Six “ghost guns” were recovered in the investigation. Courtesy San Diego Police

The San Diego County Board of Supervisors voted 3-2 Tuesday to approve an ordinance requiring safe firearm storage and prohibiting the distribution or creation of untraceable “ghost guns” in the county.

Board Chairman Nathan Fletcher and Supervisor Terra Lawson-Remer backed the proposal last October, and they were joined Tuesday by Supervisor Nora Vargas in support of the measure. Supervisors Joel Anderson and Jim Desmond were opposed.

Ghost guns are unregulated firearms that lack serial numbers by which they can be identified and are typically assembled from purchased or homemade components. Minors or those normally prohibited from owning firearms can purchase such a weapon without a background check.

The county ordinance will:

— update definitions regarding firearms to include unserialized ghost guns and parts;

— prohibit the possession or distribution of parts without serial numbers that are used in the creation or possession of ghost guns;

— prohibit 3D printing of firearms or parts; and

— require the safe storage of firearms.

According to Fletcher’s office, unlike state law, the new ordinance includes the parts of ghost guns in the definitions and prohibitions “because the gun parts are designed to be easily assembled and can quickly become as dangerous as a completed gun.”

Supervisors also requested an annual report, based on a suggestion from Desmond, on the impact of gun violence within the county.

“Enacting stronger safety measures for gun storage and reducing the possibility for more unregulated firearms to be distributed in our neighborhoods is another important step toward fulfilling our obligation to help protect San Diegans from unnecessary gun violence,” Fletcher said in a statement after the meeting.

Fletcher also thanked City Councilwoman Marni von Wilpert, who authored and passed ghost gun legislation in the city. He also thanked San Diego City Attorney Mara Elliott for “her trailblazing ‘safe storage’ policy, for inspiring the ordinance we passed today.”

Desmond said that while he opposed ghost guns because they’re a danger to society, such weapons are already illegal. When it comes to requiring a serial number for every part of a gun, “the good guys are gonna do that,” Desmond said. “The bad guys won’t.”

Desmond added that California has safe-storage laws, and said there are some 300,000 laws that cover firearms nationwide. He said he wanted an annual report on how the ordinance is working, including if it results in any accidental deaths.

“Let’s see if this local ordinance makes a difference in taking guns away from the bad guys,” Desmond said.

In a statement after Tuesday’s meeting, Anderson said he “does not believe that the ghost gun ordinance will have a positive impact on crime, nor make our communities any safer.”

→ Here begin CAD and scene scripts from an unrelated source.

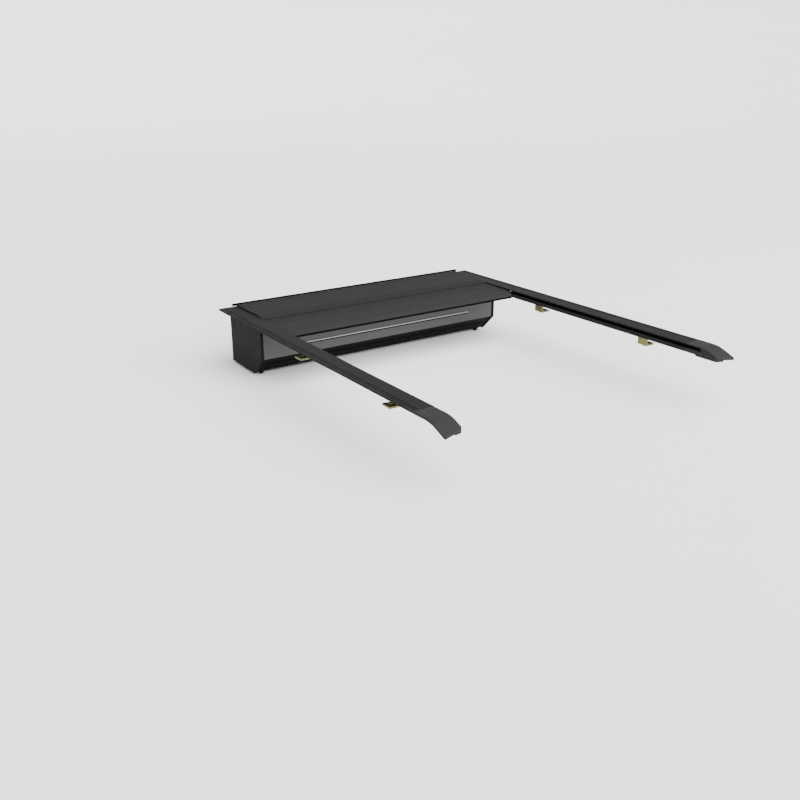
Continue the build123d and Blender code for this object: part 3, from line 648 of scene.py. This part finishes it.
def curtain_web():
    """Slats, hinge strips and gliders of the web, each kind as one piece."""
    slats = bmesh.new()
    strips = bmesh.new()
    gliders = bmesh.new()
    strip_low = slat_low.z + STRIP_LOW
    strip_high = slat_low.z + STRIP_HIGH
    strip_half = SLAT_HALF - STRIP_INSET
    for i in range(WEB_SLATS):
        rear = web_slat_rear(i)
        add_prism(slats, slat_outline(rear, slat_low.z), -SLAT_HALF, SLAT_HALF, folded)
        joint_front = rear + STRIP_LAP
        joint_rear = rear - SLAT_GAP - STRIP_LAP
        joint = [
            (joint_rear, strip_low),
            (joint_front, strip_low),
            (joint_front, strip_high),
            (joint_rear, strip_high),
        ]
        add_prism(strips, joint, -strip_half, strip_half, folded)
        middle = rear + SLAT_LENGTH / 2
        block = [
            (middle + step * MM, GLIDER_BOTTOM + (slat_high.z - GLIDER_BOTTOM) * share)
            for step, share in GLIDER_SECTION
        ]
        for side in (-1, 1):
            inner = side * (SLAT_HALF + GLIDER_CLEARANCE)
            add_prism(gliders, block, inner, side * GLIDER_HALF, folded)
    web_piece("web_slats", slats, materials["slat"])
    web_piece("web_hinge_strips", strips, materials["rubber"])
    web_piece("web_gliders", gliders, materials["nylon"])


# ---- Trim on the canister's rear face ----
# The black lip under the bright strip, a painted shadow line, takes this share of the trim's
# height.
TRIM_SHARE = 0.5
TRIM_RADIUS = 1.6 * MM
SHADOW_LIP_SETBACK = 0.4 * MM
SHADOW_LIP_GAP = 0.1 * MM
SHADOW_LIP_SLOPE_RISE = 0.5 * MM
SHADOW_LIP_SLOPE_RUN = 0.8 * MM


def rear_trim():
    """Bright rounded strip over a black lip that is a painted shadow line below it."""
    low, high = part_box("rear_trim_strip")
    lip = (high.z - low.z) * TRIM_SHARE
    back = high.y
    face = low.y
    front = face + SHADOW_LIP_SETBACK
    top = low.z + lip - SHADOW_LIP_GAP
    section = [
        (back, low.z),
        (front + SHADOW_LIP_SETBACK, low.z),
        (front, low.z + SHADOW_LIP_SETBACK),
        (front, top - SHADOW_LIP_SLOPE_RISE),
        (front + SHADOW_LIP_SLOPE_RUN, top),
        (back, top),
    ]
    # Painted shadow: the black lip stands in for the shadow under the strip.
    base = bmesh.new()
    add_prism(base, section, low.x, high.x)
    carrier = crisp(new_object("trim_painted_shadow_lip", base, materials["rubber"]))
    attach(carrier, "housing")
    outline = arc((face + TRIM_RADIUS, high.z - TRIM_RADIUS), TRIM_RADIUS, 90, 180)
    outline += arc((face + TRIM_RADIUS, low.z + lip + TRIM_RADIUS), TRIM_RADIUS, 180, 270)
    outline += [(back, low.z + lip), (back, high.z)]
    bright = bmesh.new()
    add_prism(bright, outline, low.x, high.x)
    strip = crisp(new_object("trim_strip", bright, materials["strip"]))
    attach(strip, "housing")
    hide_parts("rear_trim_strip")


# ---- Rubber along the rails' outer edges ----
# Millimetres outwards from the edge of the rail's flange.
SEAL_INNER = 0.2
BEAD_INNER, BEAD_MIDDLE, BEAD_OUTER = 3.8, 5.1, 6.4
RIB_OUTER, RIB_MIDDLE, RIB_INNER = -3.4, -5.0, -6.6
RIB_TAPER = 0.4

# Depths below the seal's top, and the rib's height above it.
BEAD_BED = 1.8 * MM
BEAD_SHOULDER = 0.8 * MM
BEAD_CROWN = 0.4 * MM
RIB_ROOT = 0.8 * MM
RIB_EDGE = 0.05 * MM
RIB_PROUD = 0.3 * MM

# The seal's thickness under the flange, and the radius of its outer corner.
SEAL_FOOT = 2.8 * MM
SEAL_CORNER = 2.2 * MM
CORNER_STEPS = 6


def bar_piece(name, outline, y0, y1, material):
    """Straight rubber section along Y, riding on the housing."""
    bm = bmesh.new()
    add_bar(bm, outline, y0, y1)
    piece = crisp(new_object(name, bm, material))
    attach(piece, "housing")
    return piece


def rail_edge(side, sign):
    """Seal strip outside the rail with a black bead let into it, and a rib in the rail's groove."""
    low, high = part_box(f"rail_seal_{side}")
    rail_low, rail_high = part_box(f"side_rail_{side}")
    inner, outer = (low.x, high.x) if sign > 0 else (high.x, low.x)
    flange = rail_high.x if sign > 0 else rail_low.x
    top = high.z

    def out(distance):
        """X this many millimetres outwards from the flange's edge."""
        return flange + sign * distance * MM

    corner = []
    for i in range(CORNER_STEPS + 1):
        turn = math.radians(90.0 * i / CORNER_STEPS)
        x = outer - sign * SEAL_CORNER * (1 - math.cos(turn))
        corner.append((x, top - SEAL_CORNER * (1 - math.sin(turn))))
    bed = top - BEAD_BED
    foot_top = low.z + SEAL_FOOT
    strip = [
        (inner, low.z),
        (outer, low.z),
        *corner,
        (out(BEAD_OUTER), top),
        (out(BEAD_OUTER), bed),
        (out(BEAD_INNER), bed),
        (out(BEAD_INNER), top),
        (out(SEAL_INNER), top),
        (out(SEAL_INNER), foot_top),
        (inner, foot_top),
    ]
    piece = bar_piece(f"seal_strip_{side}", strip, low.y, high.y, materials["side_rubber"])
    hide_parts(f"rail_seal_{side}")
    bead = [
        (out(BEAD_INNER), bed),
        (out(BEAD_OUTER), bed),
        (out(BEAD_OUTER), top - BEAD_SHOULDER),
        (out(BEAD_MIDDLE), top - BEAD_CROWN),
        (out(BEAD_INNER), top - BEAD_SHOULDER),
    ]
    bar_piece(f"seal_bead_{side}", bead, low.y, high.y, materials["rubber"])
    rib = [
        (out(RIB_INNER), top - RIB_EDGE),
        (out(RIB_MIDDLE), top - RIB_ROOT),
        (out(RIB_OUTER), top - RIB_EDGE),
        (out(RIB_OUTER - RIB_TAPER), top + RIB_PROUD),
        (out(RIB_INNER + RIB_TAPER), top + RIB_PROUD),
    ]
    bar_piece(f"rail_bead_{side}", rib, low.y, high.y, materials["rubber"])


# ---- Springs on the lock rods ----
WIRE_RADIUS = 0.45 * MM
COIL_TURNS = 12
STEPS_PER_TURN = 16
WIRE_SIDES = 8
COIL_SHARP_ANGLE = math.radians(60.0)


def bolt_spring(side, sign):
    """Coil on the lock rod that shortens between the rod's collar and its outer guide."""
    low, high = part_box(f"bolt_spring_{side}")
    centre_y = (low.y + high.y) / 2
    centre_z = (low.z + high.z) / 2
    radius = (high.z - low.z) / 2 - WIRE_RADIUS
    fixed_x, moving_x = (high.x, low.x) if sign > 0 else (low.x, high.x)
    length = abs(fixed_x - moving_x) - 2 * WIRE_RADIUS
    bm = bmesh.new()
    rings = []
    for i in range(COIL_TURNS * STEPS_PER_TURN + 1):
        angle = 2 * math.pi * i / STEPS_PER_TURN
        x = moving_x + sign * (WIRE_RADIUS + length * i / (COIL_TURNS * STEPS_PER_TURN))
        outward = Vector((0, math.cos(angle), math.sin(angle)))
        middle = Vector((x, centre_y, centre_z)) + outward * radius
        ring = []
        for k in range(WIRE_SIDES):
            tilt = 2 * math.pi * k / WIRE_SIDES
            offset = outward * (WIRE_RADIUS * math.cos(tilt))
            offset += Vector((WIRE_RADIUS * math.sin(tilt), 0, 0))
            ring.append(bm.verts.new(middle + offset))
        rings.append(ring)
    for first, second in zip(rings, rings[1:]):
        join_rings(bm, first, second)
    bm.faces.new(rings[0])
    bm.faces.new(rings[-1])
    coil = new_object(f"bolt_coil_{side}", bm, materials["spring"])
    piece = crisp(coil, COIL_SHARP_ANGLE)
    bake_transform(piece)
    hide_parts(f"bolt_spring_{side}")


flat_slats()
curtain_web()
rear_trim()
for side, sign in (("left", -1), ("right", 1)):
    rail_edge(side, sign)
    bolt_spring(side, sign)


# ---- Studio ----
# The floor's rings: their radius and their height above the ground.
FLOOR_FLAT = [(3.0, 0.0), (6.0, 0.0), (9.0, 0.0)]
FLOOR_BEND_START = 9.0
FLOOR_BEND_RADIUS = 8.0
FLOOR_BEND_ANGLE = 24.0
FLOOR_BEND_STEPS = 12
FLOOR_WALL = [(15.5, 2.2), (18.0, 3.6), (20.0, 5.4)]
FLOOR_SIDES = 64
FLOOR_CLEARANCE = 1.0 * MM
FADE_START, FADE_END = 1.8, 4.8
FLOOR_GREYS = ((0.83, 0.83, 0.83), (0.85, 0.85, 0.85))
BACKDROP_GREY = (0.18, 0.18, 0.18)


def studio_floor():
    """Pale floor that rises gently into a backdrop all round and fades to grey at the top."""
    ground = cad_box[0][2] - FLOOR_CLEARANCE
    middle = (cad_box[0][1] + cad_box[1][1]) / 2
    profile = list(FLOOR_FLAT)
    for i in range(1, FLOOR_BEND_STEPS + 1):
        angle = math.radians(FLOOR_BEND_ANGLE * i / FLOOR_BEND_STEPS)
        reach = FLOOR_BEND_START + FLOOR_BEND_RADIUS * math.sin(angle)
        profile.append((reach, FLOOR_BEND_RADIUS * (1 - math.cos(angle))))
    profile += FLOOR_WALL
    bm = bmesh.new()
    centre = bm.verts.new((0, middle, ground))
    rings = []
    for reach, rise in profile:
        ring = []
        for k in range(FLOOR_SIDES):
            angle = 2 * math.pi * k / FLOOR_SIDES
            place = (reach * math.cos(angle), middle + reach * math.sin(angle), ground + rise)
            ring.append(bm.verts.new(place))
        rings.append(ring)
    for k in range(FLOOR_SIDES):
        bm.faces.new((centre, rings[0][k], rings[0][(k + 1) % FLOOR_SIDES]))
    for inner, outer in zip(rings, rings[1:]):
        join_rings(bm, outer, inner)
    s = Shader("studio_floor", specular=0.1)
    cloud = s.patches(2.0, detail=3.0, low=0.3, high=0.7)
    pale = s.blend(cloud, *FLOOR_GREYS)
    fade = s.span(s.height(), FADE_START, FADE_END)
    material = s.finish(s.blend(fade, pale, BACKDROP_GREY), 0.8)
    floor = new_object("studio_floor", bm, material)
    floor.data.shade_smooth()


def soft_light(name, place, aim, size, power):
    """Rectangular lamp, size in metres and power in watts."""
    data = bpy.data.lights.new(name, "AREA")
    data.shape = "RECTANGLE"
    data.size, data.size_y = size
    data.energy = power
    lamp = place_in_scene(name, data)
    lamp.location = place
    lamp.rotation_euler = (Vector(aim) - Vector(place)).to_track_quat("-Z", "Y").to_euler()


def overhead_light(strength, spread, tilt_x, tilt_y):
    """Wide sun from above, angles in degrees."""
    data = bpy.data.lights.new("overhead", "SUN")
    data.energy = strength
    data.angle = math.radians(spread)
    lamp = place_in_scene("overhead", data)
    lamp.rotation_euler = (math.radians(tilt_x), math.radians(tilt_y), 0.0)


def sky(strength):
    """Even white light from all round."""
    world = bpy.data.worlds.new("studio")
    world.use_nodes = True
    background = world.node_tree.nodes["Background"]
    background.inputs["Color"].default_value = (1.0, 1.0, 1.0, 1.0)
    background.inputs["Strength"].default_value = strength
    bpy.context.scene.world = world


def studio_lights():
    aim = (0.0, -0.8, 0.0)
    overhead_light(strength=9.5, spread=75.0, tilt_x=40.0, tilt_y=6.0)
    soft_light("rear_left", (-3.2, -3.6, 2.6), aim, size=(3.0, 2.0), power=5.0)
    soft_light("rear_right", (3.6, -3.4, 2.2), aim, size=(2.5, 2.0), power=95.0)
    sky(strength=0.45)


# The photograph's viewpoint, from the truck's wheelbase and its tyres' places on the ground.
CAMERA_PLACE = (-2.1214, -3.5160, 1.0092)
CAMERA_DIRECTION = (0.5253, 0.7738, -0.3542)
CAMERA_LENS = 40.97
CAMERA_SENSOR = 36.0
CAMERA_REACH = 100.0


def camera():
    data = bpy.data.cameras.new("camera")
    data.lens = CAMERA_LENS
    data.sensor_width = CAMERA_SENSOR
    data.clip_end = CAMERA_REACH
    eye = place_in_scene("camera", data)
    eye.location = CAMERA_PLACE
    eye.rotation_euler = Vector(CAMERA_DIRECTION).to_track_quat("-Z", "Y").to_euler()
    bpy.context.scene.camera = eye


studio_floor()
studio_lights()
camera()
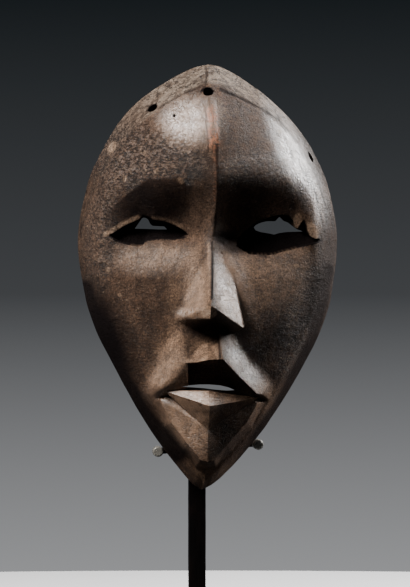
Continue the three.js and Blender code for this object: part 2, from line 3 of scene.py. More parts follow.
import bmesh
import bpy
import numpy as np
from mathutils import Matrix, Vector


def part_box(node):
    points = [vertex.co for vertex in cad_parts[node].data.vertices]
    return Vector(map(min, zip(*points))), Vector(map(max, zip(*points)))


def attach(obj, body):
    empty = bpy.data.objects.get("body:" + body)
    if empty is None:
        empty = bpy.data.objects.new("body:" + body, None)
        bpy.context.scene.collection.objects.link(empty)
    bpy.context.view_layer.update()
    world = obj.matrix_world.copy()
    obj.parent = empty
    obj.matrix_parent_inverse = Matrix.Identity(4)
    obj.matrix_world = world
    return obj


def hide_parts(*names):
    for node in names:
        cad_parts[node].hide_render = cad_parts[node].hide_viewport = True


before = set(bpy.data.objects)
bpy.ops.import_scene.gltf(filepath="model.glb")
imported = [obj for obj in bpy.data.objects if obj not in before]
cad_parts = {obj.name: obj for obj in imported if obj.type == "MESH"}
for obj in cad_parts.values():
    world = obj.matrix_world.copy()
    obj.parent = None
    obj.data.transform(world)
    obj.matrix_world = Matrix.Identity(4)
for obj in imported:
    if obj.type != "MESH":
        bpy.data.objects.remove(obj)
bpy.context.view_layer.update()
print("frame loaded")

# Everything on the mask is measured in its own millimetres: x to the viewer's right, z up from the
# chin's tip, d forward from the flat back of the rim.
maskPlace = {"rimPlane": 24.0, "chin": 90.0}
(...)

Lawson-Remer said ghost guns fuel “an epidemic of violence across the nation,” and added that she has spoken to parents who are terrified about their children’s safety in school because of gun violence.

During a public comment period, nine residents called in; eight were in favor of the ordinance and one was opposed. Proponents urged the board to carry out a robust public outreach campaign, so residents fully understand the ordinance.